Nicholas dari Cusa mengartikan juga tak hingga adalah suatu
maksimum dan pada tingkatan itu tak ada lagi tingkatan di atas dan tidak pula
sama dengan, sehingga maksimum sesungguhnya lebih besar dari daya kita untuk
memahaminya. Begitu juga halnya minimum tak ada yang lebih kecil dari minimum
sehingga keduanya memiliki sifat yang sama atau maksimum dapat dipadankan
dengan minimum. Misalkan maksimum itu diterapkan pada keliling lingkaran maka
minimum itu pada pusat lingkaran, maka pada tak hingga keliling dan pusat
lingkaran itu sama.
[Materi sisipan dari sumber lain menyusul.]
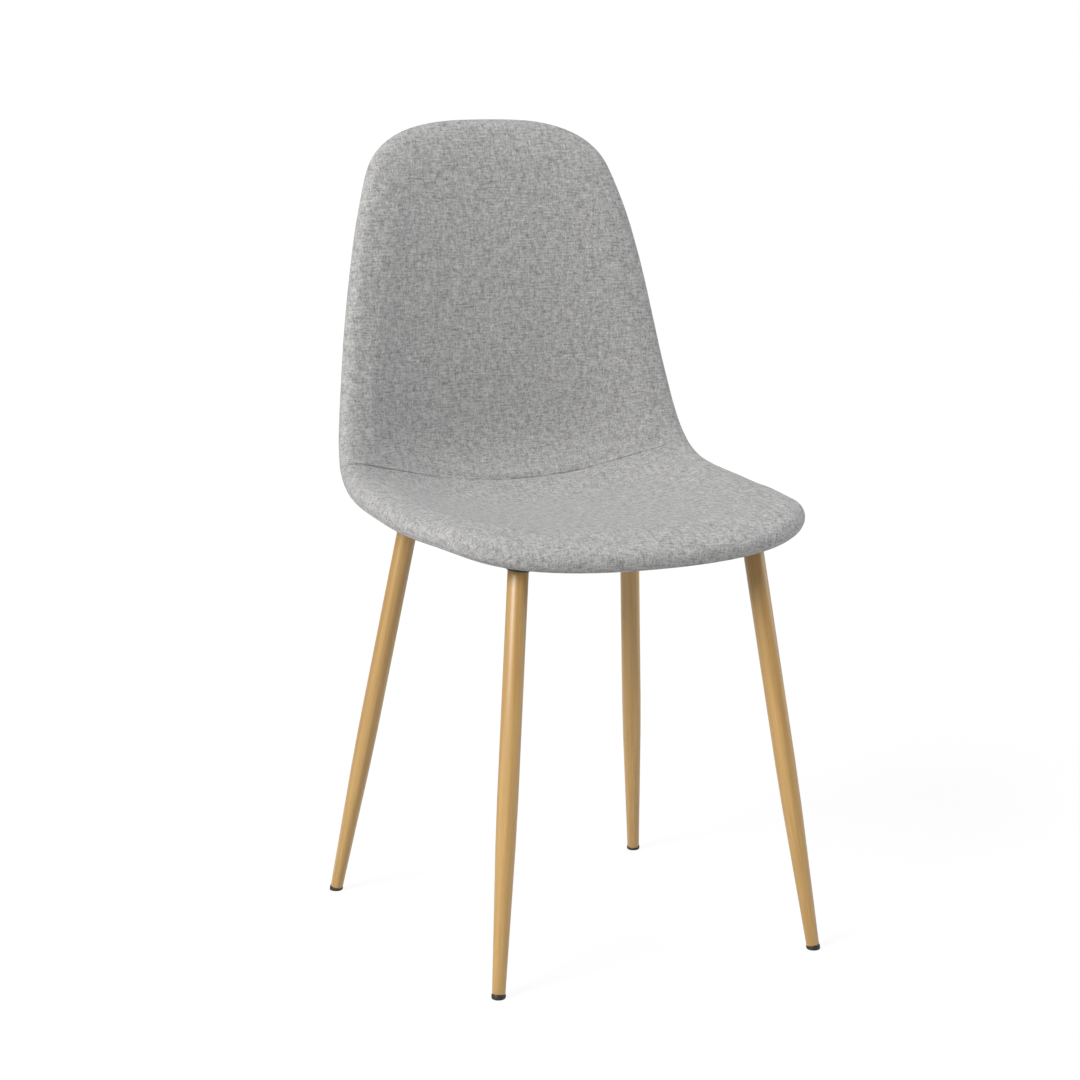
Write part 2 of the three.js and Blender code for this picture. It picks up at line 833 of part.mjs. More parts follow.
const finishes = {
  shell_board: 'board',
  seat_foam: 'foam',
  back_foam: 'foam',
  crease_listing: 'listing',
  rear_wadding: 'wadding',
  seat_cover: 'fabric',
  back_cover: 'fabric',
  rear_cover: 'fabric',
  underside_liner: 'liner',
};
for (const [name, finish] of Object.entries(finishes)) {
  addPiece(name, shell[name], finish);
}
for (const corner of corners) {
  addLeg(corner);
  addPlate(corner);
  corner.bolts.forEach((place, i) => addFastener(corner, place, i + 1));
}

// The origin is on the floor, under the middle of the whole chair
const whole = new THREE.Box3().setFromObject(chair);
const middle = whole.getCenter(new THREE.Vector3());
chair.position.set(-middle.x, -middle.y, -whole.min.z);

export default chair;
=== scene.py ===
# %% [markdown]
# # An upholstered dining chair
#
# The chair is one padded shell, seat and back together, on four tapered legs of steel tube.
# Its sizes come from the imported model, which is loaded here and never moved or changed. This
# lesson makes what is seen: the woven covers over the foam, the wood-grain film on the legs, the
# foot glides, and the plates, bolts and dust liner under the seat. Everything is in metres,
# with +Z up, the front towards -Y, and the floor at Z = 0.

import math

import bmesh
import bpy
import numpy as np
from mathutils import Matrix, Vector


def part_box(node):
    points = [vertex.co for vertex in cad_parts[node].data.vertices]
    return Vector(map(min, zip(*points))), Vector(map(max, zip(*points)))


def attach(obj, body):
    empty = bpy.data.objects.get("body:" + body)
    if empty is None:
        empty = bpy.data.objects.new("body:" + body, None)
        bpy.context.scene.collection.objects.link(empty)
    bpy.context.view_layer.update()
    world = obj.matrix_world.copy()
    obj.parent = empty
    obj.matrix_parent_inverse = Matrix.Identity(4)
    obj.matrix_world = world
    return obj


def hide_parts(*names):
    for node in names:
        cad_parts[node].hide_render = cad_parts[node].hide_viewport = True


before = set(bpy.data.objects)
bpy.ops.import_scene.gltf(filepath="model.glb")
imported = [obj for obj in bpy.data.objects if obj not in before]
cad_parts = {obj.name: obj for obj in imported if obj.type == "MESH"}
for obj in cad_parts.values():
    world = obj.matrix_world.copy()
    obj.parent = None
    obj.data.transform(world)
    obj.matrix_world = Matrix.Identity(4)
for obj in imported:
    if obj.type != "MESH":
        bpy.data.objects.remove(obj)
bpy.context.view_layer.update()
body = "root"
corners = ("front_left", "front_right", "rear_left", "rear_right")

# %% [markdown]
# ## Helpers for working by hand
#
# Blender's modelling operators act on whatever is selected. These few helpers clear the
# selection, pick faces or edges by a test on where they are, and apply a modifier or join pieces,
# so that each piece below can be modelled as at a desk.


# %% Helpers for selecting and finishing
def deselect_all():
    """Leaves edit mode and selects nothing, so that the next operator acts on its own piece."""
    if bpy.context.object is not None and bpy.context.object.mode != "OBJECT":
        bpy.ops.object.mode_set(mode="OBJECT")
    bpy.ops.object.select_all(action="DESELECT")


def activate(*pieces):
    """Selects only these pieces and makes the first one active."""
    deselect_all()
    for piece in pieces:
        piece.select_set(True)
    bpy.context.view_layer.objects.active = pieces[0]


def added(name):
    """The piece that the last operator made, under its own name."""
    piece = bpy.context.object
    piece.name = name
    return piece


def join(pieces, name):
    activate(*pieces)
    bpy.ops.object.join()
    return added(name)


def pick(piece, kind, test=lambda part: True):
    """Opens edit mode with only the faces, edges or vertices selected that pass the test."""
    activate(piece)
    bpy.ops.object.mode_set(mode="EDIT")
    bpy.ops.mesh.select_mode(type=kind)
    bpy.ops.mesh.select_all(action="DESELECT")
    mesh = bmesh.from_edit_mesh(piece.data)
    for part in {"FACE": mesh.faces, "EDGE": mesh.edges, "VERT": mesh.verts}[kind]:
        if test(part):
            part.select_set(True)
    mesh.select_flush_mode()
    bmesh.update_edit_mesh(piece.data)


def apply_modifier(piece, kind, **settings):
    """Adds one modifier with the given settings and applies it at once."""
    activate(piece)
    modifier = piece.modifiers.new(kind.lower(), kind)
    for name, value in settings.items():
        setattr(modifier, name, value)
    bpy.ops.object.modifier_apply(modifier=modifier.name)


def soften(piece, width, degrees):
    """Rounds the edges that are sharper than an angle."""
    apply_modifier(piece, "BEVEL", width=width, segments=2, limit_method="ANGLE",
                   angle_limit=math.radians(degrees))


def points_of(piece):
    return np.array([vertex.co for vertex in piece.data.vertices])


def move_points(piece, points):
    piece.data.vertices.foreach_set("co", points.astype(np.float32).ravel())
    piece.data.update()


def place_mesh(piece, matrix=Matrix.Identity(4)):
    """Puts the place into the mesh itself, so that the object stays at the origin."""
    deselect_all()
    piece.data.transform(matrix @ piece.matrix_basis)
    piece.matrix_basis = Matrix.Identity(4)
    piece.data.update()


def smooth(piece, degrees):
    """Shades a piece smoothly, apart from edges that are sharper than the angle."""
    activate(piece)
    bpy.ops.object.shade_smooth_by_angle(angle=math.radians(degrees))


def finish_piece(piece, material, slot, *nodes):
    """Gives a finished piece its material, sets it on the body, and hides the nodes of the model
    that it stands for.
    """
    piece.data.materials.clear()
    piece.data.materials.append(material)
    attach(piece, body)
    if nodes:
        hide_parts(*nodes)
    print(piece.name, len(piece.data.polygons), "faces")

# %% [markdown]
# ## Camera
#
# The photograph was taken from the chair's front left, a little above it, with a long lens, so
# lines that run away from the camera hardly shorten. The camera stands where the legs, the
# outline and the crease of the photograph line up with the model.

# %% Camera
camera_azimuth = math.radians(-25.92)
camera_elevation = math.radians(10.13)
camera_place = (-1.4251, -2.8677, 0.9987)
focal_length_mm = 99.24
sensor_width_mm = 36.0

towards_camera = Vector((
    math.sin(camera_azimuth) * math.cos(camera_elevation),
    -math.cos(camera_azimuth) * math.cos(camera_elevation),
    math.sin(camera_elevation),
))
deselect_all()
bpy.ops.object.camera_add(location=camera_place)
camera = added("camera")
camera.rotation_mode = "QUATERNION"
camera.rotation_quaternion = towards_camera.to_track_quat("Z", "Y")
camera.data.lens = focal_length_mm
camera.data.sensor_width = sensor_width_mm
bpy.context.scene.camera = camera
print("camera looks down by", round(math.degrees(camera_elevation), 2), "degrees")

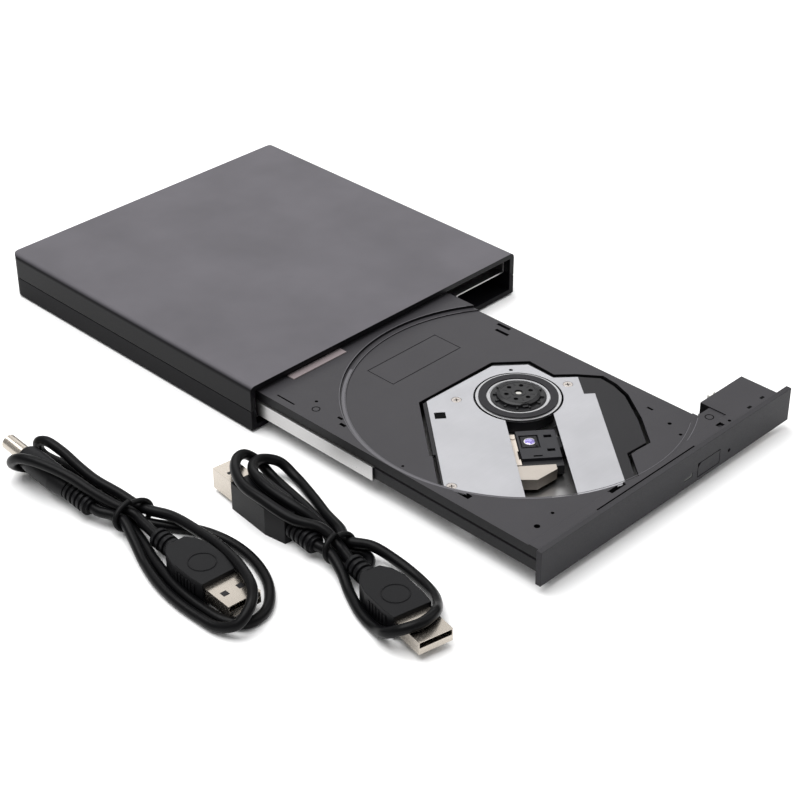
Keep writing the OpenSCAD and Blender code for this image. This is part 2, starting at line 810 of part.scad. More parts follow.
module latch_hook() {
    color([0.85, 0.85, 0.8])
    difference() {
        union() {
            rod(hook_x, hook_y, 10.9, 13.2, 2.2);
            block([hook_x - 1.9, hook_y, 10.9], [hook_x + 0.1, hook_y + 9.6, 12.6]);
            block([hook_x, hook_y + 8.8, 10.9], [hook_x + 1.5, hook_y + 9.6, 12.6]);
        }
        rod(hook_x, hook_y, 0, 20, 0.8);
    }
}

// ---- Power lead ----

// Children are drawn with the plug's cord end at the origin and its tip towards +Y
module at_dc_plug() {
    translate(dc_end) rotate([dc_tilt, 0, dc_turn]) children();
}

module dc_plug_body() {
    color([0.07, 0.07, 0.07])
    at_dc_plug() rotate([-90, 0, 0]) union() {
        cylinder(r = 2.6, h = 12);
        for (i = [0:4]) translate([0, 0, 1 + 2.3 * i]) cylinder(r = 3.4, h = 1.2);
        translate([0, 0, 12]) rotate_extrude() polygon([
            [0, 0], [3.4, 0], [4.4, 7], [4.4, 18], [3.9, 23], [3.2, 24], [0, 24]
        ]);
    }
}

module dc_plug_barrel() {
    color([0.85, 0.82, 0.72])
    at_dc_plug() rotate([-90, 0, 0]) translate([0, 0, 36]) difference() {
        cylinder(r = barrel_r, h = 9.5);
        translate([0, 0, 1]) cylinder(r = 1.05, h = 10);
    }
}

module power_cord_tail() {
    color([0.07, 0.07, 0.07]) tube(power_tail, cord_d / 2);
}

// Outline of a bundle of loops: a bar to the rear and a ring round the plug at the front,
// each as [x0, x1, y0, y1]
module hank_outline(bar, loop, r, band) {
    rounded_rect(bar[0], bar[1], bar[2], bar[3], 3);
    difference() {
        rounded_rect(loop[0], loop[1], loop[2], loop[3], r);
        rounded_rect(loop[0] + band, loop[1] - band, loop[2] + band, loop[3] - band, r - band);
    }
}

module power_cord_hank() {
    color([0.07, 0.07, 0.07])
    translate([0, 0, hank_z0]) linear_extrude(hank_z1 - hank_z0)
        union() {
            hank_outline([-128.4, -120.8, -26, 34], [-146.5, -115, -86, -22.5], 12, 5.5);
            translate([-134.6, -26]) square([13.8, 11.5]);
        }
}

// Plug body towards -Y with its neck's end at the origin, standing on the table
module usb_a_body() {
    translate([0, 0, 4.9]) rotate([90, 0, 0]) {
        cylinder(r = 2.6, h = 10);
        for (i = [0:3]) translate([0, 0, 0.8 + 2.4 * i]) cylinder(r = 3.4, h = 1.3);
    }
    translate([0, 0, 1]) linear_extrude(7.8) polygon([
        [-3.4, -10], [-5.8, -13], [-7.2, -18], [-7.2, -28], [-6.6, -33], [6.6, -33], [7.2, -28], [7.2, -18],
        [5.8, -13], [3.4, -10]
    ]);
}

module usb_a_shell() {
    difference() {
        block([-6, -45, 2.65], [6, -33, 7.15]);
        block([-5.7, -46, 4.9], [5.7, -34, 6.85]);
    }
}

module at_power_usb() {
    translate([power_usb_x, power_usb_y, 0]) rotate([0, 0, power_usb_turn]) children();
}

module power_usb_body() {
    color([0.07, 0.07, 0.07]) at_power_usb() usb_a_body();
}

module power_usb_shell() {
    color([0.85, 0.82, 0.75]) at_power_usb() usb_a_shell();
}

// ---- Data lead ----

// Children are drawn with the plug's cord end at the origin and its tip towards +Y
module at_usb_b_plug() {
    translate([usb_b_plug[0], usb_b_plug[1], 0]) rotate([0, 0, usb_b_plug_turn]) children();
}

module usb_b_plug_body() {
    color([0.07, 0.07, 0.07])
    at_usb_b_plug() {
        translate([0, 0, 5]) rotate([-90, 0, 0]) {
            cylinder(r = 2.6, h = 12);
            for (i = [0:4]) translate([0, 0, 1 + 2.3 * i]) cylinder(r = 3.4, h = 1.2);
        }
        linear_extrude(10.4) polygon([[-3.4, 12], [-5.4, 20], [-5.4, 38], [5.4, 38], [5.4, 20], [3.4, 12]]);
    }
}

module usb_b_plug_shell() {
    color([0.85, 0.82, 0.78])
    at_usb_b_plug() difference() {
        block([-4.2, 38, 1.4], [4.2, 50, 9]);
        block([-2.9, 41, 3.5], [2.9, 51, 6.9]);
    }
}

module data_cord_tail() {
    color([0.07, 0.07, 0.07]) tube(data_tail, cord_d / 2);
}

module data_cord_hank() {
    color([0.07, 0.07, 0.07])
    translate([0, 0, hank_z0]) linear_extrude(hank_z1 - hank_z0) difference() {
        union() {
            rounded_rect(-88.4, -77.4, -72, -26, 5);
            translate([-99.6, -80.5]) square([9.6, 6]);
            translate([-94, -80.5]) square([4, 9]);
            translate([-94, -74.5]) square([10, 9]);
            translate([data_usb[0], data_usb[1]]) rotate([0, 0, data_usb_turn])
                rounded_rect(-14.5, 14.5, -38, 6, 12);
        }
        translate([data_usb[0], data_usb[1]]) rotate([0, 0, data_usb_turn])
            rounded_rect(-9, 9, -60, 0, 6);
    }
}

module at_data_usb() {
    translate([data_usb[0], data_usb[1], 0]) rotate([0, 0, data_usb_turn]) children();
}

module data_usb_body() {
    color([0.07, 0.07, 0.07]) at_data_usb() usb_a_body();
}

module data_usb_shell() {
    color([0.85, 0.82, 0.75]) at_data_usb() usb_a_shell();
}

module cable_ties() {
    color([0.05, 0.05, 0.05])
    for (t = ties) difference() {
        block([t[0] - tie_t, t[2] - tie_w / 2, 0.2], [t[1] + tie_t, t[2] + tie_w / 2, hank_z1 + tie_t]);
        block([t[0], t[2] - tie_w, hank_z0], [t[1], t[2] + tie_w, hank_z1]);
    }
}

case_bottom();
case_top();
rubber_feet();
case_screws();
chassis_pan();
drive_cover();
rail_guides();
main_board();
flex_cable();
bridge_board();
slim_connector();
usb_b_socket();
usb_b_insert();
dc_jack();
rail_left();
rail_right();
tray_frame();
bezel();
light_pipe();
foam_strip();
tray_bottom_cover();
tray_screws();
pickup_frame();
pickup_cover_plate();
plate_screws();
dampers();
spindle_motor();
spindle_bush();
guide_rods();
sled_motor();
front_board();
latch_solenoid();
spindle_shaft();
rotor();
turntable();
turntable_pad();
disc_hub();
clamp_claws();
pickup_carriage();
laser_block();
objective_cover();
pickup_flex();
lens_holder();
lens();
lead_screw();
eject_button();
latch_hook();
dc_plug_body();
dc_plug_barrel();
power_cord_tail();
power_cord_hank();
power_usb_body();
power_usb_shell();
usb_b_plug_body();
usb_b_plug_shell();
data_cord_tail();
data_cord_hank();
data_usb_body();
data_usb_shell();
cable_ties();
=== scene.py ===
import json
import math

import bmesh
import bpy
from mathutils import Matrix, Vector


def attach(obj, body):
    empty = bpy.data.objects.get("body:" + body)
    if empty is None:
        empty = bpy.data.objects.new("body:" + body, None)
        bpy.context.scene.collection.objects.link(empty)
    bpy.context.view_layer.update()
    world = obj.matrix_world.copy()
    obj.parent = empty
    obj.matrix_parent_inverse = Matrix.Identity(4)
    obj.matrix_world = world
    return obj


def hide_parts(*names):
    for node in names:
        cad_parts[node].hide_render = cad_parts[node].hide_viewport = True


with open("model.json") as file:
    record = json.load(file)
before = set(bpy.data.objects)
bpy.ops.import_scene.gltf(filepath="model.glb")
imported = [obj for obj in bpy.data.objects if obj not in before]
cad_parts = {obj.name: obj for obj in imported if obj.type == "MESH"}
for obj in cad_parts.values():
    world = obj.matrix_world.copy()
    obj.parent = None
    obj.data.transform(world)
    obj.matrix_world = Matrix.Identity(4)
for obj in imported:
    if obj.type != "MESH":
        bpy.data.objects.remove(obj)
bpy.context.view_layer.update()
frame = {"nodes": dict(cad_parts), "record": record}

MM = 0.001


def v(*xyz):
    """A point given in millimetres, in metres."""
    return Vector(xyz) * MM


# ---- Camera: where the photograph was taken from ----

def make_camera():
    azimuth, elevation, roll = (math.radians(a) for a in (-45.18, 33.05, -0.226))
    back = Vector((math.sin(azimuth) * math.cos(elevation), -math.cos(azimuth) * math.cos(elevation),
                   math.sin(elevation)))
    right = Vector((math.cos(azimuth), math.sin(azimuth), 0))
    up = back.cross(right)
    x = right * math.cos(roll) + up * math.sin(roll)
    y = up * math.cos(roll) - right * math.sin(roll)
    data = bpy.data.cameras.new("photo_camera")
    data.sensor_width = 36
    data.lens = 86.89
    data.clip_start, data.clip_end = 0.01, 20
    cam = bpy.data.objects.new("photo_camera", data)
    bpy.context.scene.collection.objects.link(cam)
    axes = Matrix((x, y, back)).transposed().to_4x4()
    cam.matrix_world = Matrix.Translation(v(-418.74, -425.12, 368.85)) @ axes
    bpy.context.scene.camera = cam


make_camera()


# ---- Materials ----

class Nodes:
    """A new material with its Principled shader, and short calls that add nodes to it."""

    def __init__(self, name):
        self.material = bpy.data.materials.new(name)
        self.material.use_nodes = True
        self.tree = self.material.node_tree
        self.tree.nodes.clear()
        self.out = self.tree.nodes.new("ShaderNodeOutputMaterial")
        self.shader = self.tree.nodes.new("ShaderNodeBsdfPrincipled")
        self.link(self.shader, 0, self.out, "Surface")
        self.coords = self.tree.nodes.new("ShaderNodeTexCoord")

    def link(self, a, out, b, into):
        self.tree.links.new(a.outputs[out], b.inputs[into])

    def noise(self, scale, detail=3.0, stretch=(1, 1, 1), turn=0.0, rough=0.55):
        mapping = self.tree.nodes.new("ShaderNodeMapping")
        mapping.inputs["Scale"].default_value = stretch
        mapping.inputs["Rotation"].default_value = (0, 0, math.radians(turn))
        self.link(self.coords, "Object", mapping, "Vector")
        noise = self.tree.nodes.new("ShaderNodeTexNoise")
        noise.inputs["Scale"].default_value = scale
        noise.inputs["Detail"].default_value = detail
        noise.inputs["Roughness"].default_value = rough
        self.link(mapping, "Vector", noise, "Vector")
        return noise

    def ramp(self, source, low, high, from_low=0.3, from_high=0.7, out="Fac"):
        node = self.tree.nodes.new("ShaderNodeMapRange")
        node.inputs["From Min"].default_value = from_low
        node.inputs["From Max"].default_value = from_high
        node.inputs["To Min"].default_value = low
        node.inputs["To Max"].default_value = high
        self.link(source, out, node, "Value")
        return node

    def mix(self, factor, a, b):
        node = self.tree.nodes.new("ShaderNodeMix")
        node.data_type = "RGBA"
        self.link(factor, 0, node, "Factor")
        node.inputs[6].default_value = (*a, 1)
        node.inputs[7].default_value = (*b, 1)
        return node

    def paint_light_on_top(self, sides, lit_top_colour):
        """One tint on the sides and a lighter one where the surface faces up: painted light, the lamps'
        reflection on the tops painted into the colour.
        """
        split = self.tree.nodes.new("ShaderNodeSeparateXYZ")
        self.link(self.coords, "Normal", split, 0)
        node = self.mix(self.ramp(split, 0.0, 1.0, 0.5, 0.95, out="Z"), (0, 0, 0), (1, 1, 1))
        self.link(sides, 2, node, 6)
        self.link(lit_top_colour, 2, node, 7)
        return node

    def bump(self, source, distance, strength=1.0, normal=None, out="Fac"):
        node = self.tree.nodes.new("ShaderNodeBump")
        node.inputs["Distance"].default_value = distance
        node.inputs["Strength"].default_value = strength
        self.link(source, out, node, "Height")
        if normal is not None:
            self.link(normal, 0, node, "Normal")
        return node

    def edge(self, radius):
        node = self.tree.nodes.new("ShaderNodeBevel")
        node.samples = 4
        node.inputs["Radius"].default_value = radius
        return node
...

Dari pengertian tersebut Nicholas dari Cusa mengemukakan
bahwa alam semesta itu tidak berpusat di bumi.
Setelah setengah abad kemudian ditemukan Giordano Bruno
(1548-1600) dalam bukunya De l’infinito,
universo, e mondi Bruno menyatakan bahwa alam semesta adalah tak hingga. Bruno
membedakan dua macam tak hingga pada alam semesta, yakni tak hingga dalam
ukuran dan tak hingga dalam banyaknya dunia-dunia. Dan Bruno membedakan lagi
bahwa alam semesta tak hingga total dan tak hingga tidak total, hal ini timbul karena
masalah keagamaan.
Pengertian tak hingga total adalah bagian daripadanya adalah
masing-masing tak hingga dan satu-satunya tak hingga total adalah Tuhan.
Sedangkan tak hingga tidak total adalah masing-masing yang kita pilih
daripadanya adalah bersifat tak hingga.
Pada
awal abad ke-17 Rene Descartes (1596-1650) seorang ilmuan yang memecahkan
paradoks Zeno, setelah 20 abad berlalu, yakni dapat menjelaskan secara
memuaskan dengan menggunakan limit jumlah deret tak hingga. Hanya saja pada
waktu itu bilangan tak hingga belum terpecahkan, melaingkan ditampilkan dalam
filsafat. Sedangkan Imannuel kant mempertentangkan dalam ruang dan waktu, ia
menyatakan bahwa ruang dan waktu terhingga dan juga tak hingga. Hal ini
berkaitan alam pikiran Kant yakin bahwa “sesuatu di dalam sesuatu itu sendiri”
yang terletak “di luar” pemikiran manusia.
Pada
abad ke-18 banyak pula ilmua dari Berlin, diantaranya Leopold Kronecker
(1823-1891), Ernst Eduard Kummer (1810-1893), Richard Dedekind (1823-1916), Georg
Probenius (1849-1917), Wilhelm Weber dan
Georg Cantor (1845-1918) mereka membentuk kelompok yang dikenal dengan
perguruan Berlin. Mereka berkesimpulan bahwa pengetatan dasar matematika harus
dilakukan melalui pengetatan bilangan sedangkan, sedangkan pengetatan
pengertian bilangan harus dimulai dari pengetatan pengertian bilangan asli,
karena mereka beranggapan bahwa matematika didasarkan atas bilangan dan semua
bilangan didasarkan atas bilangan asli.